Claramente vemos o conflito de duas perspectivas parciais: de um lado, a heteronomia- conservação da ordem; de outro, a autonomia - a defesa dos direitos. Segundo creio, o destaque dado à desobediência “colectiva” explica que seja tratada como um meio suspeito de manifestar desaforo político: trata-se de uma posição que privilegia a co6nservação da estabilidade em detrimento da legitimidade emergente. Esta posição do Prof. Paulo Otero parece-me ambivalente e merece a minha discordância.


Na mesma medida, a configuração da desobediência como “graça” do poder, ou com espaço de libertação do Homem predeterminado por lei, pelo poder ou pelo direito positivo, é logicamente contrária face à dignidade individual das razões e emoções de cada ser humano. Pois somos todos e todas pessoas únicas, estruturantes, participantes.


Não é já o Estado do poder com a sua miríade de adjectivos, por último de “Direitos Humanos”, mas o Direito que “está ao serviço da pessoa humana, fazendo de cada ser a razão justificativa” (Paulo Otero). Pelo dito, posso entender que os direitos humanos são prévios ao Estado - ou hoje, seus posteriores. Dirijo-me para um conceito crítico.
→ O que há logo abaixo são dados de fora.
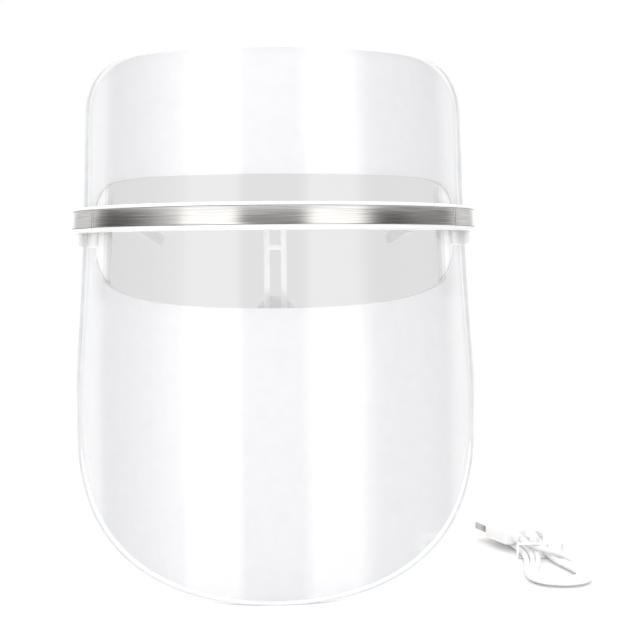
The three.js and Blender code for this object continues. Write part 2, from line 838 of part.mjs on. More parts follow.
function noseScrewPlaces() {
  const z = carrierTop / 2;
  return [[noseScrewSpacing / 2, z], [-noseScrewSpacing / 2, z]];
}

function noseScrewTip() {
  return carrierInner + carrierWall - 2 * gap;
}

/** The rails' frame: Z down-up along the rails, Y across them towards the face. */
function railFrame() {
  const top = onSheet(0, bracketInner, carrierBottom + 1);
  return new THREE.Matrix4().makeRotationX(THREE.MathUtils.degToRad(railTilt)).setPosition(top);
}

/** Length along the rails, negative downwards, of a height. */
function onRail(z) {
  return (z - carrierBottom - 1) / Math.cos(THREE.MathUtils.degToRad(railTilt));
}

function noseBracket() {
  const plate = bent(barProfile(bracketInner, bracketOuter, carrierBottom, carrierTop),
    -bracketHalf, bracketHalf, 4);
  const frame = railFrame();
  const rails = [1, -1].map((side) => {
    const x = (side * railSpacing) / 2;
    return boxIn(frame, [x - railWidth / 2, -railThickness / 2, onRail(railBottom)],
      [x + railWidth / 2, railThickness / 2, 2]);
  });
  const bar = boxIn(frame, [-railSpacing / 2, -railThickness / 2, onRail(crossbarHeight) - crossbarWidth / 2],
    [railSpacing / 2, railThickness / 2, onRail(crossbarHeight) + crossbarWidth / 2]);
  const holes = noseScrewPlaces().map(([s, z]) => (
    rodOutwards(s, z, bracketInner - 2, bracketOuter + 1, screwRadius + gap)
  ));
  return combine([plate, ...rails, bar], holes);
}

function noseScrew(s) {
  return screw(s, carrierTop / 2, bracketInner - gap, noseScrewTip());
}

function noseCarrier() {
  const frame = railFrame();
  const middle = onRail(noseCarrierMiddle);
  const [halfWidth, halfHeight] = [noseCarrierWidth / 2, noseCarrierHeight / 2];
  const half = noseCarrierThickness / 2;
  const body = boxIn(frame, [-halfWidth, -half, middle - halfHeight], [halfWidth, half, middle + halfHeight]);
  const post = boxIn(frame, [-3, half - 0.2, middle - 2], [3, half + 2.4, middle + 2]);
  const slots = [1, -1].map((side) => {
    const x = (side * railSpacing) / 2;
    return boxIn(frame,
      [x - railWidth / 2 - playOnRail, -railThickness / 2 - playOnRail, middle - halfHeight - 1],
      [x + railWidth / 2 + playOnRail, railThickness / 2 + playOnRail, middle + halfHeight + 1]);
  });
  return combine([body, post], slots);
}

/** A soft saddle over the nose, pushed onto the carrier's post. Its legs lean to the face. */
function noseSaddle() {
  const [top, bottom, crotch] = [onRail(saddleTop), onRail(saddleBottom), onRail(saddleCrotch)];
  const outline = new THREE.Shape();
  outline.moveTo(saddleHalf, bottom);
  outline.absellipse(0, bottom, saddleHalf, top - bottom, 0, Math.PI, false);
  outline.lineTo(-saddleLegGap, bottom);
  outline.absellipse(0, bottom, saddleLegGap, crotch - bottom, Math.PI, 0, true);
  const saddle = new THREE.ExtrudeGeometry(outline, {
    depth: saddleThickness - 2, curveSegments: 9, steps: 1,
    bevelEnabled: true, bevelThickness: 1, bevelSize: 1, bevelOffset: -1, bevelSegments: 2,
  });
  saddle.rotateX(Math.PI / 2).scale(1, -1, 1);
  const bare = placed(saddle);
  const { position } = bare.attributes;
  const front = noseCarrierThickness / 2 + gap;
  for (let i = 0; i < position.count; i++) {
    const lean = saddleLean * (position.getX(i) / saddleHalf) ** 2;
    position.setY(i, position.getY(i) + front + 1 + lean);
  }
  const post = boxIn(new THREE.Matrix4(), [-3 - gap, 0, onRail(noseCarrierMiddle) - 2 - gap],
    [3 + gap, noseCarrierThickness / 2 + 2.4 + gap, onRail(noseCarrierMiddle) + 2 + gap]);
  return combine([closedCopy(bare)], [post]).applyMatrix4(railFrame());
}

// ---- The charging lead ----

const hankFloor = tieWall + gap;
const hankTop = hankFloor + cordRadius * 2 + 0.1;
const tailHeight = hankTop + gap + cordRadius;
const hankEdge = hankStart + hankPitch * hankTurns + cordRadius;

/** A frame on the floor beside the mask, turned about its own upright axis. */
function leadFrame(x = 0, y = 0, z = 0, degrees = 0) {
  const turn = new THREE.Matrix4().makeRotationZ(THREE.MathUtils.degToRad(degrees));
  return new THREE.Matrix4().makeTranslation(leadX + x, leadY + y, sheetBottom + z).multiply(turn);
}

/** Points of a hank's line at some distance out from its first turn, between two angles. */
function hankLine(out, from, to, steps) {
  const points = [];
  for (let i = 0; i <= steps; i++) {
    const angle = THREE.MathUtils.degToRad(from + ((to - from) * i) / steps);
    const x = Math.cos(angle) * (out + hankBulge * Math.sin(angle) ** 2);
    points.push(new THREE.Vector2(x, Math.sin(angle) * (hankHalf + out)));
  }
  return points;
}

/** The turns of the wound cord, as one flat solid with its two loops open. */
function leadHank() {
  const outline = new THREE.Shape(hankLine(hankEdge, 0, 345, 46));
  const inside = hankStart - cordRadius;
  const foot = THREE.MathUtils.radToDeg(Math.asin(loopFoot / (hankHalf + inside)));
  outline.holes.push(new THREE.Path(hankLine(inside, foot, 180 - foot, 20)));
  outline.holes.push(new THREE.Path(hankLine(inside, 180 + foot, 360 - foot, 20)));
  const settings = { depth: hankTop - hankFloor, bevelEnabled: false };
  return placed(new THREE.ExtrudeGeometry(outline, settings), leadFrame(0, 0, hankFloor));
}

/** The band round the hank's middle, with the cord's outer end over the turns. */
function leadTie() {
  const [half, top] = [hankEdge + gap + 0.1, tailHeight + cordRadius + gap];
  const reach = half + tieWall;
  const frame = leadFrame();
  const block = boxIn(frame, [-reach, -tieLength / 2, 0], [reach, tieLength / 2, top + tieWall]);
  return combine([block], [boxIn(frame, [-half, -tieLength, tieWall], [half, tieLength, top])]);
}

/** The cord from the power plug down through the tie and over the turns. */
function leadTail() {
  const plugHeight = hankTop + gap + powerGripThickness / 2;
  const route = [
    [-8.7, 8.25, plugHeight], [-7, 6.1, plugHeight - 0.8], [-5, 3.9, tailHeight + 0.5],
    [-3, 1.4, tailHeight], [-0.3, -2.6, tailHeight], [3.2, -7.4, tailHeight],
    [7, -12.2, tailHeight],
  ].map((point) => new THREE.Vector3(...point));
  const section = new THREE.Shape().absarc(0, 0, cordRadius, 0, Math.PI * 2);
  const geometry = new THREE.ExtrudeGeometry(section, {
    extrudePath: new THREE.CatmullRomCurve3(route), steps: 12, curveSegments: 4,
  });
  return placed(geometry, leadFrame());
}

/** A ring round a plug's axis: a rectangle with round corners. */
function plugRing(frame, along, width, thickness, round) {
  const ring = [];
  [[1, 1], [-1, 1], [-1, -1], [1, -1]].forEach(([sideways, upwards], corner) => {
    for (let k = 0; k <= 3; k++) {
      const angle = ((corner + k / 3) * Math.PI) / 2;
      const x = sideways * (width / 2 - round) + round * Math.cos(angle);
      const z = upwards * (thickness / 2 - round) + round * Math.sin(angle);
      ring.push(new THREE.Vector3(x, along, z).applyMatrix4(frame));
    }
  });
  return ring;
}

/** A plug's moulded grip with its strain relief. */
function plugGrip(frame, reliefLength, reliefWidth, length, width, thickness) {
  const relief = (along, size) => plugRing(frame, along, size, size, size * 0.45);
  const grip = (along, inset) => plugRing(frame, along, width - inset, thickness - inset, 1.6);
  const end = reliefLength + length;
  return loft([
    relief(0, reliefWidth), relief(reliefLength, reliefWidth * 1.12),
    grip(reliefLength + 0.1, 1), grip(reliefLength + 0.6, 0), grip(end - 0.5, 0), grip(end, 0.8),
  ]);
}

/** A plug's steel shell, open at its tip. */
function plugShell(frame, start, length, width, thickness, mouthDepth) {
  const block = (from, to, inset) => loft([
    plugRing(frame, from, width - inset, thickness - inset, 0.5 - inset / 4),
    plugRing(frame, to, width - inset, thickness - inset, 0.5 - inset / 4),
  ]);
  const end = start + length;
  return combine([block(start, end, 0)], [block(end - mouthDepth, end + 1, shellWall * 2)]);
}

const powerFrame = leadFrame(
  ...powerPlugFoot, hankTop + gap + powerGripThickness / 2, plugLean);
const powerShellStart = powerReliefLength + powerGripLength + gap;
const deviceFrame = leadFrame(devicePlugX, loopFoot + gap, deviceGripThickness / 2);
const deviceShellStart = deviceReliefLength + deviceGripLength + gap;

/** The white tongue in the power plug's mouth, on the shell's lower side. */
function powerTongue() {
  const end = powerShellStart + powerShellLength;
  const half = powerShellWidth / 2 - shellWall - tonguePlay;
  const bottom = -powerShellThickness / 2 + shellWall + tonguePlay;
  return boxIn(
    powerFrame, [-half, end - powerMouthDepth + tonguePlay, bottom],
    [half, end - 0.4, bottom + powerTongueThickness]);
}

// ---- The assembly ----

const group = new THREE.Group();

function add(name, geometry, finish) {
  const mesh = new THREE.Mesh(geometry, finish.clone());
  mesh.name = name;
  mesh.geometry.computeVertexNormals();
  group.add(mesh);
}

/** Adds a piece made on the wearer's left, and its mirror image on the right. */
function addPair(name, geometry, finish) {
  add(`${name}_left`, geometry, finish);
  add(`${name}_right`, mirrored(geometry), finish);
}

add('shield', shield(), clearSheet);
add('forehead_film', foreheadFilm(), milkyFilm);
add('cheek_film', cheekFilm(), milkyFilm);
add('front_bar', frontBar(), glossWhite);
add('trim_strip', trimStrip(-barHalf + gap, barHalf - gap), brushedSteel);
addPair('trim_end', trimStrip(barHalf + gap, blockEnd - 1.6 - gap), brushedSteel);
add('lamp_carrier', lampCarrier(), mattWhite);
add('lamp_strip_upper', lampStrip(1), lampBoardWhite);
add('lamp_strip_lower', lampStrip(-1), lampBoardWhite);
add('control_board', controlBoard(), boardGreen);
addPair('battery_cell', cell((innerScrews[0] + innerScrews[1]) / 2), cellFoil);
for (const s of innerScrews) addPair(`clamp_screw_${s}`, clampScrew(s), screwSteel);
addPair('clamp_screw_end', clampScrew(endScrew), screwSteel);
addPair('side_plate', sidePlate(), glossWhite);
add('end_block_left', endBlock(true), glossWhite);
add('end_block_right', mirrored(endBlock(false)), glossWhite);
add('port_board', portBoard(), boardGreen);
add('usb_socket', usbSocket(), portSteel);
add('power_button', powerButton(), mattWhite);
addPair('hinge_pin', hingePin(), screwSteel);
addPair('temple', temple(), glossWhite);
addPair('temple_sleeve', templeSleeve(), silicone);
add('nose_bracket', noseBracket(), glossWhite);
addPair('nose_screw', noseScrew(noseScrewSpacing / 2), screwSteel);
add('nose_pad_carrier', noseCarrier(), glossWhite);
add('nose_pad', noseSaddle(), padSilicone);
add('lead_hank', leadHank(), cordWhite);
add('lead_tie', leadTie(), cordWhite);
add('lead_tail', leadTail(), cordWhite);
add('power_plug_grip', plugGrip(
  powerFrame, powerReliefLength, powerReliefWidth, powerGripLength, powerGripWidth,
  powerGripThickness), glossWhite);
add('power_plug_shell', plugShell(
  powerFrame, powerShellStart, powerShellLength, powerShellWidth, powerShellThickness,
  powerMouthDepth), portSteel);
add('power_plug_tongue', powerTongue(), glossWhite);
add('device_plug_grip', plugGrip(
  deviceFrame, deviceReliefLength, deviceReliefWidth, deviceGripLength, deviceGripWidth,
  deviceGripThickness), glossWhite);
add('device_plug_shell', plugShell(
  deviceFrame, deviceShellStart, deviceShellLength, deviceShellWidth, deviceShellThickness,
  deviceMouthDepth), portSteel);

export default group;
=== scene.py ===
"""A wearable LED light-therapy face mask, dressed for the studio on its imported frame.

A clear sheet hangs before the whole face from a steel-trimmed brow bar with spectacle temples.
Lengths are millimetres until a point is made; points and meshes are in metres, in the frame's
own axes: +Z up as worn, the front towards -Y, +X towards the wearer's left.
"""
import logging
import math
from dataclasses import dataclass, field
from enum import Enum
from typing import Callable, Sequence

import bmesh
import bpy
from mathutils import Matrix, Vector


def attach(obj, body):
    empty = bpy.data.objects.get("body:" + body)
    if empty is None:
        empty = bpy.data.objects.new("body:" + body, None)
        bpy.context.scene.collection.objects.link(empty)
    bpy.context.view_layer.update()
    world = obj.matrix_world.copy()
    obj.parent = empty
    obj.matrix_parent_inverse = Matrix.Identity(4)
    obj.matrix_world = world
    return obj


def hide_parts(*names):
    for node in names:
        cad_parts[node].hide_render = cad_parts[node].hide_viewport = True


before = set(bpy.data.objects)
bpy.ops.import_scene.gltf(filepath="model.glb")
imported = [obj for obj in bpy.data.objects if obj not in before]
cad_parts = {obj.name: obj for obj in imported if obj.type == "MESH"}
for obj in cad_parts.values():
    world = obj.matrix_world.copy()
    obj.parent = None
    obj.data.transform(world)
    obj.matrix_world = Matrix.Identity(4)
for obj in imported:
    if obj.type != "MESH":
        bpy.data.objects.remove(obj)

log = logging.getLogger("face_mask")
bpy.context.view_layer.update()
MM = 0.001
Point = tuple[float, float, float]
Outline = Sequence[tuple[float, float]]
Mesh = tuple[list[Sequence[float]], list[list[int]]]  # points and faces


# ---- Small tools ----


def linear(hex_colour: str) -> tuple[float, float, float, float]:
    """Turns an sRGB hex colour to the linear one that shaders take.

    Args:
        hex_colour: such as "#f4f4f2".

    Returns:
        Red, green, blue and a full alpha.
    """
    parts = [int(hex_colour[i:i + 2], 16) / 255 for i in (1, 3, 5)]
    made = [c / 12.92 if c <= 0.04045 else ((c + 0.055) / 1.055) ** 2.4 for c in parts]
    return (made[0], made[1], made[2], 1.0)


def add_node(
    tree: bpy.types.NodeTree,
    kind: str,
    inputs: dict[str | int, object] | None = None,
    **settings: object,
) -> bpy.types.Node:
    """Adds a node, with its settings, and its inputs' values or links.

    Args:
        tree: the tree that gets the node.
        kind: the node's Blender type.
        inputs: for each socket's name or index, a value or another node's output.
        **settings: the node's own attributes.

    Returns:
        The new node.
    """
    node = tree.nodes.new(kind)
    for name, value in settings.items():
        setattr(node, name, value)
    for name, value in (inputs or {}).items():
        if isinstance(value, bpy.types.NodeSocket):
            tree.links.new(value, node.inputs[name])
        else:
            node.inputs[name].default_value = value
    return node


def calculate(
    tree: bpy.types.NodeTree, operation: str, *terms: object
) -> bpy.types.NodeSocket:
    """Adds a Math node.

    Args:
        tree: the tree that gets the node.
        operation: what it works out.
        *terms: a number or another node's output for each of its inputs.

    Returns:
        The result.
    """
    inputs = dict(enumerate(terms))
    return add_node(tree, "ShaderNodeMath", inputs, operation=operation).outputs[0]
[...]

Se, depois de Habermas, as formas idóneas de comunicação pública e comunicação privada conformam as condições de legitimação, então a desobediência é uma voz, um grito que quer ser escutado na arena deliberativa pós-moderna.


Pode, enfim, afirmar-se que só no contexto histórico moderno foi credível a obsessão com a obediência ao poder, ao mesmo tempo que a desobediência seria um convite oficial à marginalidade. Devemos hoje superar esta concepção, em prol da inclusão das desobediências, em todo o caso: alguma perspectiva mostra-nos que é o seu oposto que devemos temer. Devemos entender, sem necessidade de maior precisão, que toda a desobediência pode ser constitutiva e que isso resulta da injustiça remediada.